Это было как ключ. Рон начал подниматься, плечи его распрямились.

— А у меня, наконец, оба, — сказал он. — Кажется, я должен быть счастлив.

— Может, да. А, может, и нет. Они любят тебя?

— Говорят, что да.

— Ты любишь их?

— О боже, да! Я говорил с Молли и она старалась что-то объяснить мне, но она пока еще не очень хорошо говорит по-английски, но в конце-концов я понял, что она хотела сказать... — он выпрямился и посмотрел вверх, как бы отыскивая там слова.

— Удивительно, — сказала она.

— Да, — он посмотрел на нее. — Удивительно!

— Ты и Калли?

— Дьявол, Калли — большой старый медведь, я могу играть с ним, могу припечатать его на обе лопатки. Но все дело в нем и в Молли! Он все еще не понимает ее. А, поскольку я моложе, то он думает, что должен научиться быстрее меня, а это ему не удается, поэтому он сторонится нас! Я всегда могу справиться с ним, в каком бы настроении он ни был, но Молли его еще не знает и думает, что он на нее сердится!

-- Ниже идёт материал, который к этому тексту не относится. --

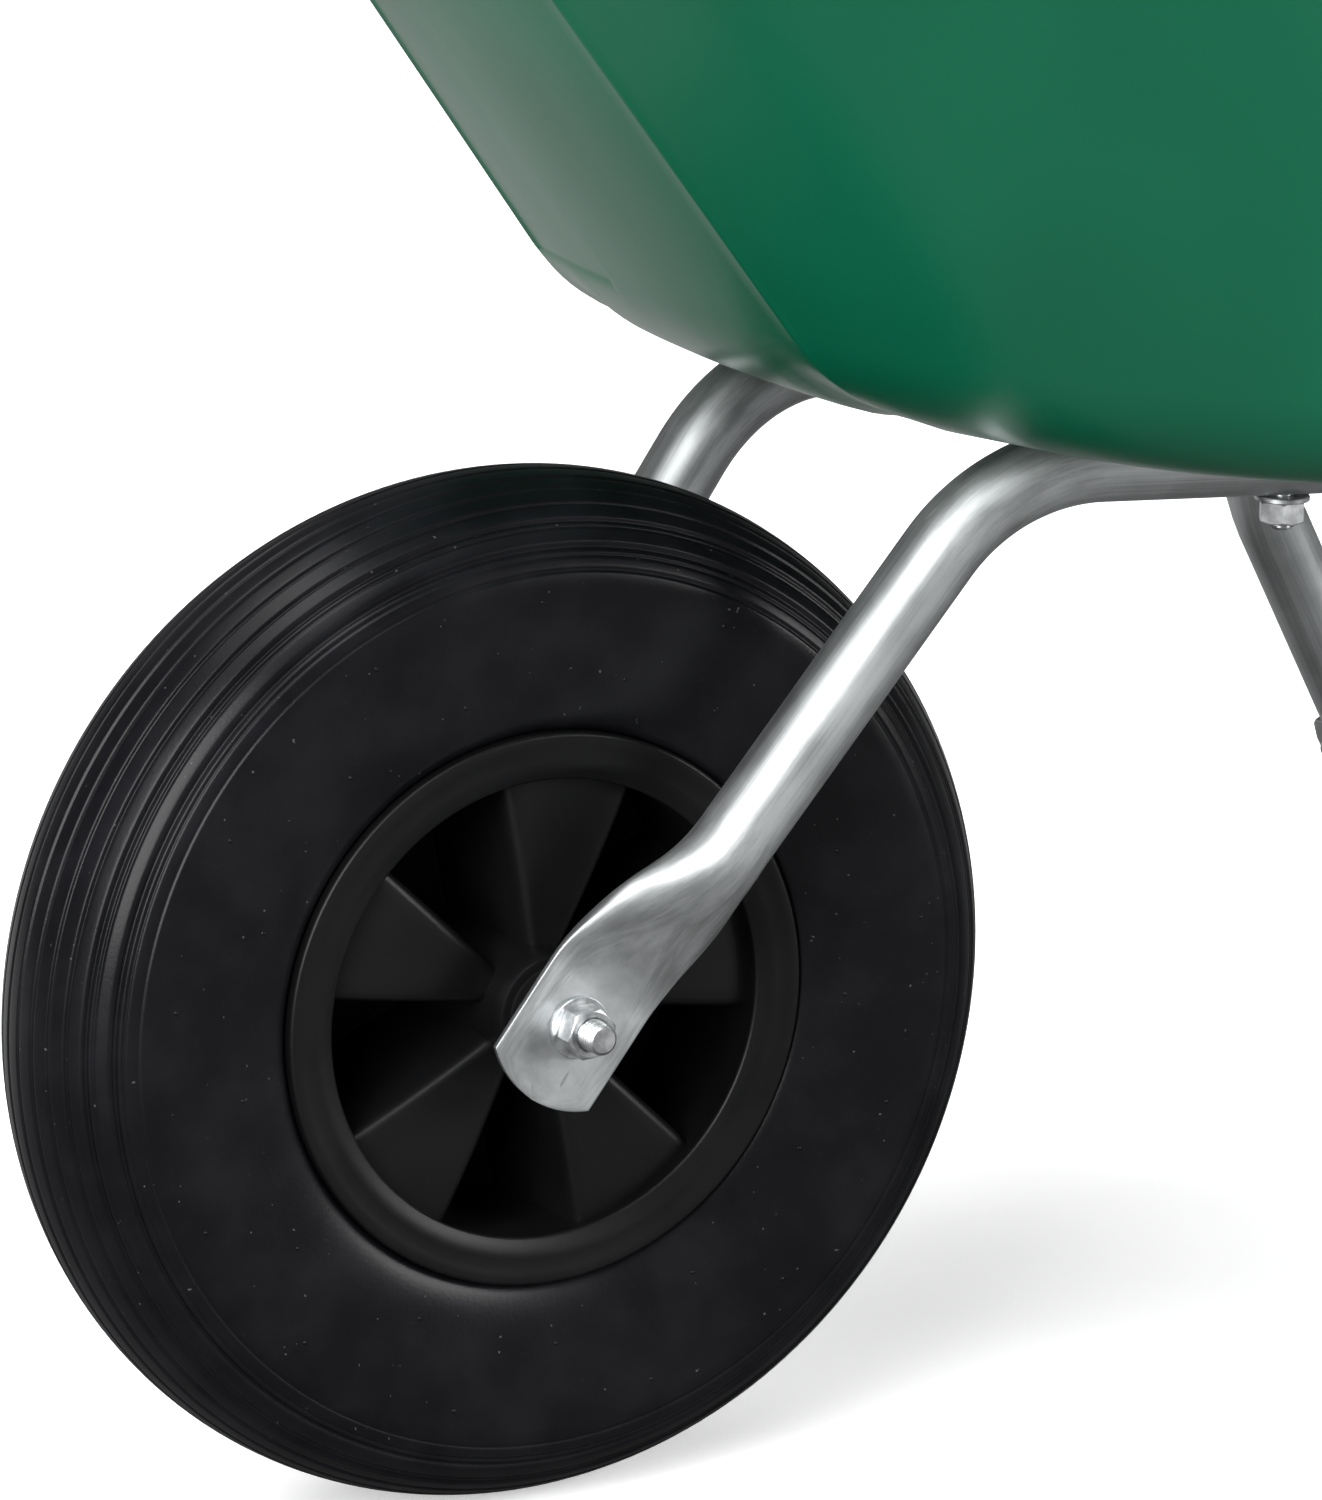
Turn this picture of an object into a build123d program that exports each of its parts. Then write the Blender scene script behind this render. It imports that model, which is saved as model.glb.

— Хочешь скажу, что делать? — спросила Ридра после паузы.

— А вы знаете?

Она кивнула.

— Это очень больно, больнее, чем если бы между ними на самом деле что-то было, потому что тебе кажется, что ты ничем не можете помочь. Но это не так!

— Почему?

— Потому что они любят тебя.

Рон замер в ожидании.

— Калли впадает в дурное настроение, и Молли не знает, как к нему подступиться.

Рон кивнул.

— Молли говорит на другом языке, и Калли ее не понимает.

Он снова кивнул.

— А ты можешь разговаривать с ними обоими. Ты не можешь быть посредником: это не средство. Но можно научить их делать то, что можешь ты.

— Научить?

— Что ты делаешь с Калли, когда у него плохое настроение?

— Треплю его за уши, — сказал Рон. — До тех пор, пока он не начнет смеяться, и тогда я валю его на пол.

Ридра сделала гримасу:

— Неортодоксально, но если действует, то прекрасно. Покажи это Молли. Она спортивная девушка. Пусть потренируется сначала на тебе, пока не будет получаться как надо.

— Я не хочу, чтобы меня трепали за уши!

— Но нужно же иногда чем-нибудь жертвовать, — она попыталась сдержать улыбку, но не смогла.

Рон потер лоб.

— Пожалуй.

— И вы должны научить Калли разговаривать с Молли.